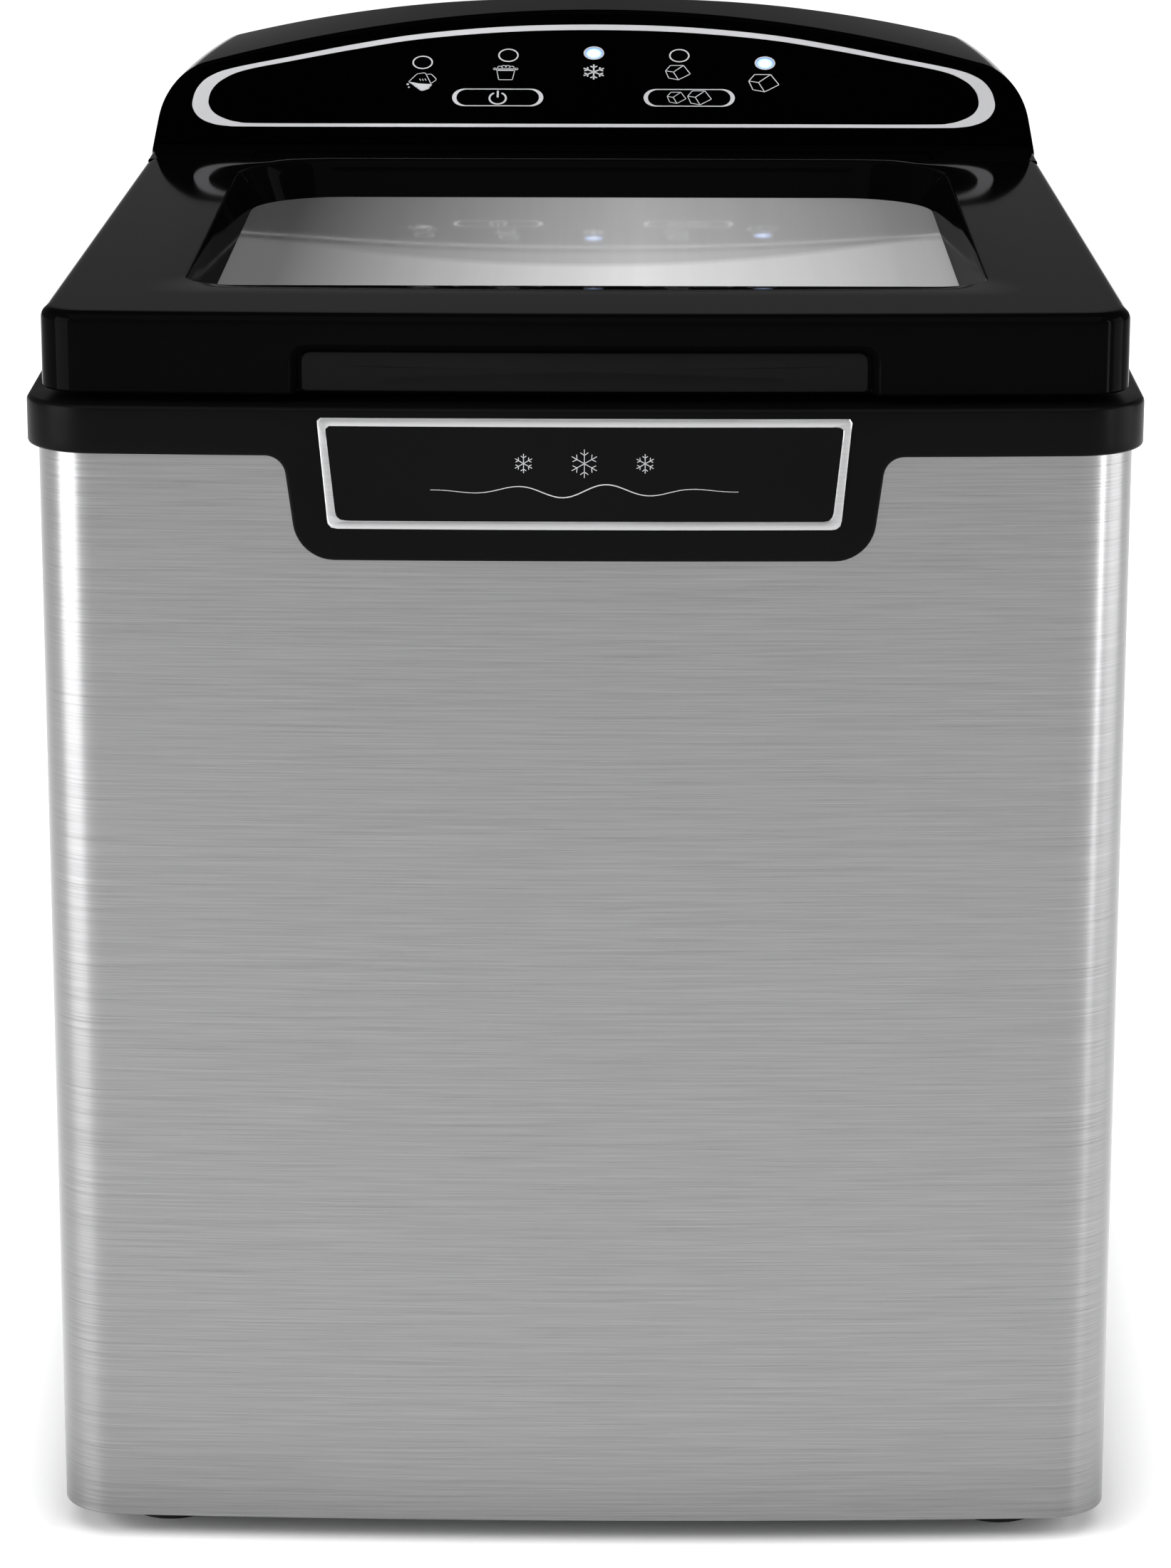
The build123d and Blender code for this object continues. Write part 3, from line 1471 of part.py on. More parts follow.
# ---------------------------------------------------------------- write every node
def main():
    """Build and write all sub-parts."""
    save(make_base_pan(), "base_pan")
    save(make_feet(), "rubber_feet")
    save(make_wrap(), "body_wrap")
    save(make_rear_cover(), "rear_cover")
    save(make_gland(), "power_gland")
    save(make_screws(), "cover_screws")
    save(make_rim(), "top_rim")
    save(make_badge_plate(), "badge_plate")
    save(make_badge_frame(), "badge_frame")
    save(make_lid_frame(), "lid_frame")
    save(make_lid_window(), "lid_window")
    save(make_lid_inner_frame(), "lid_inner_frame")
    save(make_lid_seal(), "lid_seal")
    save(make_hinge_pins(), "lid_hinge_pins")
    save(make_housing(), "control_housing")
    save(make_overlay(), "control_overlay")
    save(make_button(-button_spread), "power_button")
    save(make_button(button_spread), "size_button")
    names = ("water_low_light", "basket_full_light", "making_light", "small_ice_light", "large_ice_light")
    for name, (x, slope_place) in zip(names, light_places()):
        save(make_light(x, slope_place), name)
    save(make_display_board(), "display_board")
    save(make_tact_switches(), "tact_switches")
    save(make_display_cable(), "display_cable")
    save(make_liner(), "inner_liner")
    save(make_insulation(), "liner_insulation")
    save(make_basket(), "ice_basket")
    save(make_grid(), "ice_grid")
    save(make_evaporator(), "evaporator_plate")
    save(make_fingers(), "freezing_fingers")
    save(make_evaporator_bracket(), "evaporator_bracket")
    save(make_tray(), "water_tray")
    save(make_shovel(), "tray_shovel")
    save(make_shafts(), "tray_shafts")
    save(make_motor(), "tray_motor")
    save(make_bush(), "tray_bush")
    save(make_tray_switches(), "tray_switches")
    save(make_ice_sensors(), "ice_full_sensors")
    save(make_pump(), "water_pump")
    save(make_hose(), "pump_hose")
    save(make_spout(), "water_spout")
    save(make_drain_port(), "drain_port")
    save(make_drain_plug(), "drain_plug")
    save(make_divider(), "bay_divider")
    save(make_compressor(), "compressor")
    save(make_grommets(), "compressor_grommets")
    save(make_bolts(), "compressor_bolts")
    save(make_terminal_cover(), "terminal_cover")
    save(make_fins(), "condenser_fins")
    save(make_condenser_tubes(), "condenser_tubes")
    save(make_shroud(), "fan_shroud")
    save(make_fan_motor(), "fan_motor")
    save(make_fan_blades(), "fan_blades")
    save(make_drier(), "filter_drier")
    save(make_valve(), "hot_gas_valve")
    save(make_lines(), "refrigerant_lines")
    save(make_main_board(), "main_control_board")


main()
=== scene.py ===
"""Looks of a countertop ice maker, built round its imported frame.

Sizes inside the classes are in millimetres, in the frame's own axes (+Z up, front faces -Y).
Each mesh is worked out with numpy as whole arrays and stored in metres.
"""

import json
import logging
import math
from dataclasses import dataclass
from enum import Enum
from typing import Sequence

import bmesh
import bpy
import numpy as np
from mathutils import Matrix, Vector


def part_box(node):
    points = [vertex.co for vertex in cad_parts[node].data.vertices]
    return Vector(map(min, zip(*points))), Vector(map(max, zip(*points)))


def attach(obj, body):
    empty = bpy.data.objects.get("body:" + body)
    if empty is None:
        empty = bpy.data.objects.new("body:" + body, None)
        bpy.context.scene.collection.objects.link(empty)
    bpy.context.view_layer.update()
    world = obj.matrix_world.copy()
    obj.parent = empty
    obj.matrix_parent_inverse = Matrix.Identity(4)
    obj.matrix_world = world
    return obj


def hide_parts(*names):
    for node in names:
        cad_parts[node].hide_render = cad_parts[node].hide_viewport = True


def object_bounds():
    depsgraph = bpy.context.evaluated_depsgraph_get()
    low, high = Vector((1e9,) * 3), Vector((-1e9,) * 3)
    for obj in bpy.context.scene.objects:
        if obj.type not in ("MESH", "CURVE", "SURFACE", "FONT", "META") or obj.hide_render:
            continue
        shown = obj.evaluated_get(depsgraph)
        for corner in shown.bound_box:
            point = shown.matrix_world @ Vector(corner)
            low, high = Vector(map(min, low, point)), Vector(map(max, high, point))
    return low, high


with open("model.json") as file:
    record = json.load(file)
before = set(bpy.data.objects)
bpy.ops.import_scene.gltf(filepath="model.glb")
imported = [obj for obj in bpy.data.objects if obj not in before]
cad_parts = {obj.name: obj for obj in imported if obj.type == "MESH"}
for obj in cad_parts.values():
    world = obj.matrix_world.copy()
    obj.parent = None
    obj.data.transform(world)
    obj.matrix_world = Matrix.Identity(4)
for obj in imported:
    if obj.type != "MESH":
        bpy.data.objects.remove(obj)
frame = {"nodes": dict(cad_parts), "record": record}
CAD_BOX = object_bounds()
LOG = logging.getLogger("ice_maker")
MM = 0.001
WELD_REACH = 2e-6
EMPTY_REACH = 1e-7
EAR_REACH = 18.9
Array = np.ndarray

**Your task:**
Say how many lines have the string "Identity" in them, offering no words beyond the number.

**Solution for this task:**
2